Ultra-DPC: Ultra-scalable and Index-Free Density Peak Clustering
Luyao Ma,Geping Yang,Xiang Chen,Yiyang Yang,Zhiguo Gong,Zhifeng Hao
DOI: https://doi.org/10.1007/978-981-97-2421-5_10
2024-01-01
Abstract:Density-based clustering is a fundamental and effective tool for recognizing connectivity structure. The density peak, the data object with the maximum density within a predefined sphere, plays a critical role. However, Density Peak Estimation (DPE), the process of identifying the nearest denser relation for each data object, is extremely expensive. The state-of-the-art accelerating solutions that utilize the index are still resource-consuming for large-scale data. In this work, we propose Ultra-DPC, an ultra-scalable and index-free Density Peak Clustering for Euclidean space, to address the challenges above. We theoretically study the correlation between two seemly different clustering algorithms: p-means and density-based clustering, and provide a novel p-means density estimator. Based on this, first, p-means is used on a set of samples S to find a set of p Local Density Peaks (LDP), where p << N, and N is the number of data objects.

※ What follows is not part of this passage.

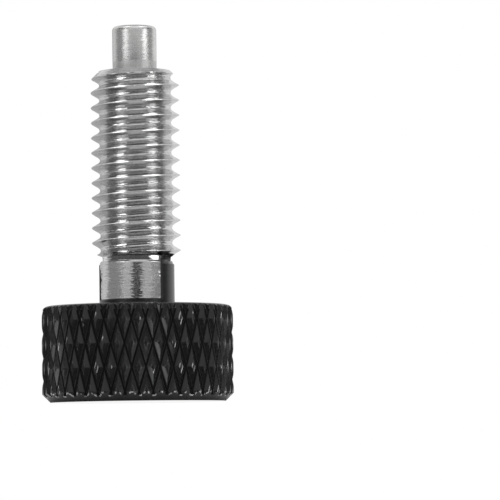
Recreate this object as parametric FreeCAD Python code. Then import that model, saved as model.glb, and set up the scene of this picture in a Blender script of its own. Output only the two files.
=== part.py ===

Second, so as an informative LDP-wise affinity graph is conducted, and then it is enriched by a Random Walk process to incorporate the clues from the non-LDP objects. Third, the importance of LDP is estimated and the most important ones are chosen as the seeds. Finally, the class memberships of the remaining objects are determined according to their relations to the LDP. UltraDPC is the fastest DPE method but without reducing the quality of clustering. The evaluation of different medium- and large-scale datasets demonstrates both the efficiency and effectiveness of Ultra-DPC over the state-of-the-art densitybased methods.